Minsky: What Do Banks Do? What Should Banks Do?
Abstract Via L. Randall Wray
Before we can reform the financial system, we need to understand what banks do; or, better, what banks should do. This paper will examine the later work of Hyman Minsky at the Levy Institute, on his project titled “Reconstituting the United States’ Financial Structure.” This led to a number of Levy working papers and also to a draft book manuscript that was left uncompleted at his death in 1996. In this paper I focus on Minsky’s papers and manuscripts from 1992 to 1996 and his last major contribution (his Veblen-Commons Award–winning paper). Much of this work was devoted to his thoughts on the role that banks do and should play in the economy. To put it as succinctly as possible, Minsky always insisted that the proper role of the financial system was to promote the “capital development” of the economy. By this he did not simply mean that banks should finance investment in physical capital. Rather, he was concerned with creating a financial structure that would be conducive to economic development to improve living standards, broadly defined. Central to his argument is the understanding of banking that he developed over his career. Just as the financial system changed (and with it, the capitalist economy), Minsky’s views evolved. I will conclude with general recommendations for reform along Minskyan lines.

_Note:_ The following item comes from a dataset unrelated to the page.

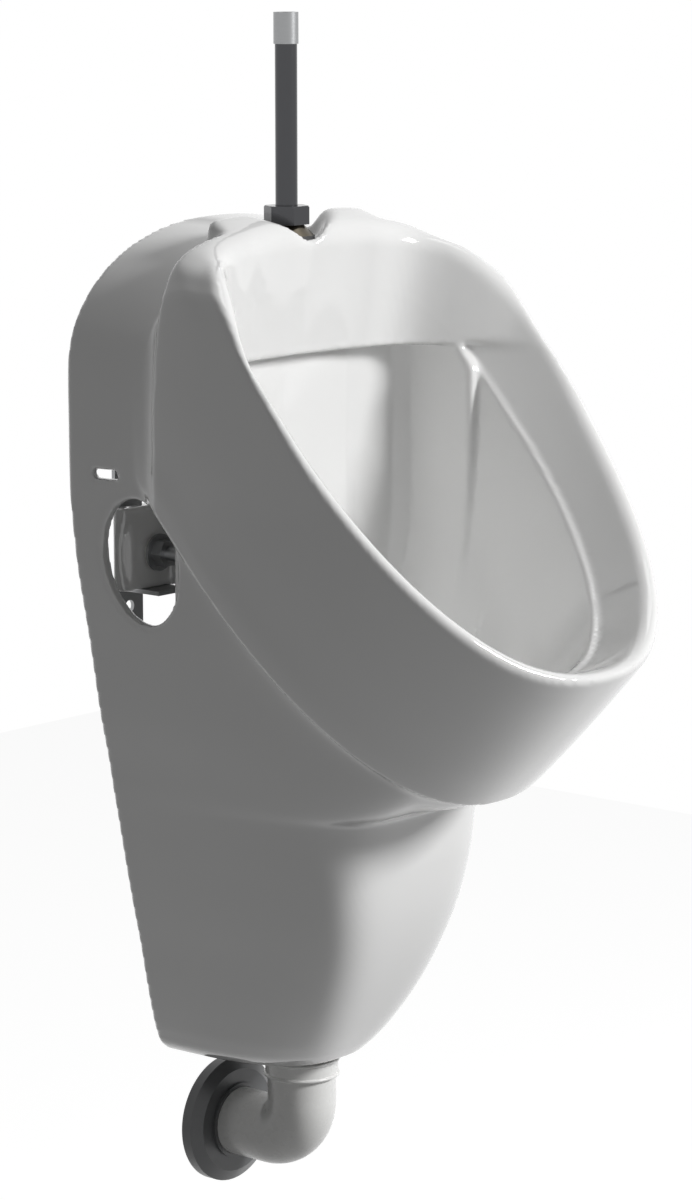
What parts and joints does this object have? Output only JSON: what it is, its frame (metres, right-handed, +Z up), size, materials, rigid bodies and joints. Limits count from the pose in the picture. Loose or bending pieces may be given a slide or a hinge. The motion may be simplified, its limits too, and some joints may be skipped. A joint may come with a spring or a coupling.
{
  "type": "urinal",
  "caption": "Wall hung white china urinal with a raised sloping rim, top flush pipe, drain with a bottle trap inside the skirt, outlet elbow, wall rosette and bolted wall brackets",
  "frame": {"origin": "on the wall plane, on the centreline, at the middle of the four wall screw holes", "axes": "X across, Y into the wall, Z up; the front of the urinal faces -Y"},
  "size_m": [0.3101, 0.338, 0.8234],
  "materials": {
    "china": "gloss",
    "chrome": "polished",
    "steel": "satin",
    "brass": "satin",
    "rubber": "matte",
    "white_plastic": "gloss",
    "grey_plastic": "satin",
    "bush_plastic": "matte"
  },
  "bodies": {
    "urinal": {"china_body": "china", "left_wall_bracket": "steel", "right_wall_bracket": "steel", "fixing_bolts": "steel", "fixing_bushes": "bush_plastic", "fixing_washers": "steel", "fixing_nuts": "steel", "inlet_rubber_connector": "rubber", "inlet_spud": "brass", "inlet_olive": "rubber", "flush_pipe": "chrome", "pipe_ferrule": "steel", "waste_flange": "chrome", "waste_upper_seal": "rubber", "waste_lower_seal": "rubber", "waste_back_nut": "white_plastic", "trap_body": "white_plastic", "trap_dip_tube": "white_plastic", "trap_inlet_seal": "rubber", "trap_cup_seal": "rubber", "tail_pipe": "white_plastic", "tail_seal": "rubber"},
    "inlet_nut": {"inlet_nut": "chrome"},
    "strainer": {"drain_strainer": "steel"},
    "trap_nut": {"trap_inlet_nut": "white_plastic"},
    "trap_cup": {"trap_cup": "white_plastic"},
    "tail_nut": {"tail_nut": "white_plastic"},
    "elbow": {"outlet_elbow": "white_plastic", "outlet_socket_seal": "rubber"},
    "rosette": {"wall_rosette": "grey_plastic"}
  },
  "joints": [
    {"name": "inlet_nut_turn", "type": "hinge", "parent": "urinal", "child": "inlet_nut", "pos_m": [0, -0.062, 0.221], "axis": [0, 0, 1], "continuous": true},
    {"name": "strainer_lift", "type": "slide", "parent": "urinal", "child": "strainer", "axis": [0, 0, 1], "range_m": [0, 0.06]},
    {"name": "trap_nut_turn", "type": "hinge", "parent": "urinal", "child": "trap_nut", "pos_m": [0, -0.134, -0.178], "axis": [0, 0, 1], "continuous": true},
    {"name": "trap_cup_turn", "type": "hinge", "parent": "urinal", "child": "trap_cup", "pos_m": [0, -0.134, -0.24], "axis": [0, 0, 1], "continuous": true},
    {"name": "tail_nut_turn", "type": "hinge", "parent": "urinal", "child": "tail_nut", "pos_m": [0, -0.073, -0.246], "axis": [0, 0, 1], "continuous": true},
    {"name": "elbow_swivel", "type": "hinge", "parent": "urinal", "child": "elbow", "pos_m": [0, -0.073, -0.37], "axis": [0, 0, 1], "range_deg": [-90, 90]},
    {"name": "rosette_slide", "type": "slide", "parent": "elbow", "child": "rosette", "axis": [0, -1, 0], "range_m": [0, 0.028]}
  ]
}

Over past decades the belief that “markets work to promote the public interest” gained in popularity. Minsky questioned: but what if they don’t. Then a system of constraints and interventions can work better. He also believed that we need to make “industry” dominate over “speculation” (recalling Keynes’s famous dichotomy), and not vice versa, or the capital development of the economy will be ill done in two ways: the Smithian/Neoclassical way or the Keynes/aggregate demand way. If investment is misdirected, we not only waste resources, but we get boom and bust. If investment is too low, we not only suffer from unemployment, but also profits are too low to support commitments—leading to default. Further, when profits are low in “industry” then problems arise in the financial sector because commitments cannot be met. In that case, individual profit-seeking behavior leads to incoherent results as financial markets, labor markets, and goods markets all react in a manner that causes wages and prices to fall, generating a debt deflation. The Smithian ideal is that debt deflations are not endogenous, rather they must result from exogenous factors, including too much government regulation and intervention, so the solution is deregulation, downsizing government, tax cuts, and making markets more flexible. The Keynesian view is that the financial structure is transformed over a run of good times from a robust to a fragile state as a result of the natural reaction of agents to the successful operation of the economy. If policymakers understood this, they could formulate policy to attenuate the transformation—and then to deal with a crisis when it occurs.